Some of what Evgeny Morozov writes in Foreign Policy is warranted. Yes, Twitter does have too much noise and is, for many, a high school “how many followers can I get?” popularity ploy. Of course, the 140 character max Twitter format demonstrates the vital need for context. And yes, tweets can contain speculation, misinformation and gossip. This just in...so can any form of broadcast or conversation.
But with specific regard to the swine flu, Morozov goes on to say that “having millions of people wrap up all their fears into 140 characters and blurt them out in the public might have some dangerous consequences, networked panic being one of them.” He criticizes the CDC, “the only really trustworthy source,” for only tweeting once every few hours. Since when is that poor Twitter form?
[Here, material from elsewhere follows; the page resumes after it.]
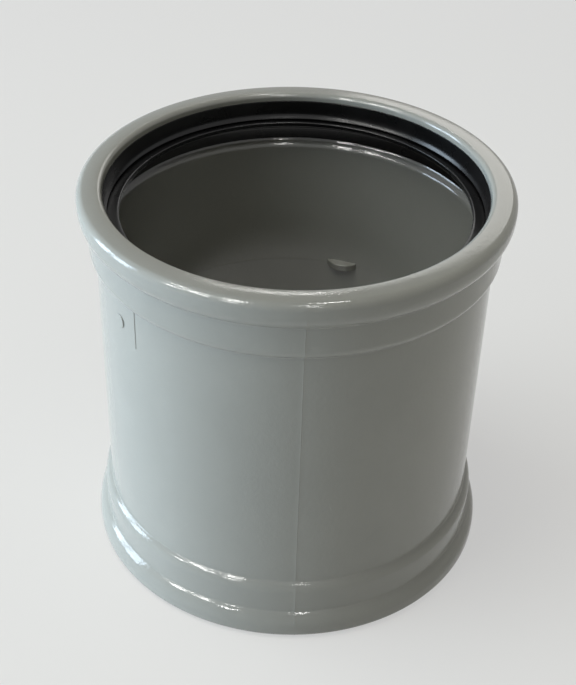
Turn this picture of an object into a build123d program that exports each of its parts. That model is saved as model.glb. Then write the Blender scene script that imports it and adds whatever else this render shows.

Isn’t it better for the CDC to tweet only when there is something new and relevant to share than just natter every ten minutes without adding any value? (I’m looking at YOU, Ashton Kutcher.)
Having scolded all “The sky is falling!” fear-mongering, Morozov's finest moment is this calming, zen-like observation:
“I think it’s only a matter of time before the next generation of cyber-terrorists -- those who are smart about social media, are familiar with modern information flows, and are knowledgeable about human networks -- take advantage of the escalating fears over the next epidemic and pollute the networked public sphere with scares that would essentially paralyze the global economy.”
Awesome. Thanks, buddy. I feel much better about social media knowing that you’re there at your keyboard, doing nothing at all to stir up panic and tell us to RUN FOR OUR LIVES.
As is always the case when receiving or sharing information, it’s about trust. And mainstream media has passed along its fair share of bunk and hysteria. When using social media or microblogging tools such as Twitter, we have unfiltered access to millions of pieces of content. Some is true, some isn’t. But unliketraditional media, Twitter allows fellow Tweeple to challenge and correct misinformation in real time. For every “No one eat pork until the swine flu is taken care of!” tweet, there is a swift “Swine flu does not come from pigs - am amazed do people read or just react on heresay?” response.
And for those who think fear-mongering is somehow worse on Twitter, have I got the PSAs for you. These gems were produced by the U.S. Public Health Service during the swine flu scare of 1976 and distributed through good old-fashioned television.
Between the first spot's drums of death and Dottie’s passing in the second, Tweeple needn't worry they're blazing new ground on the “hype and misinformation” front.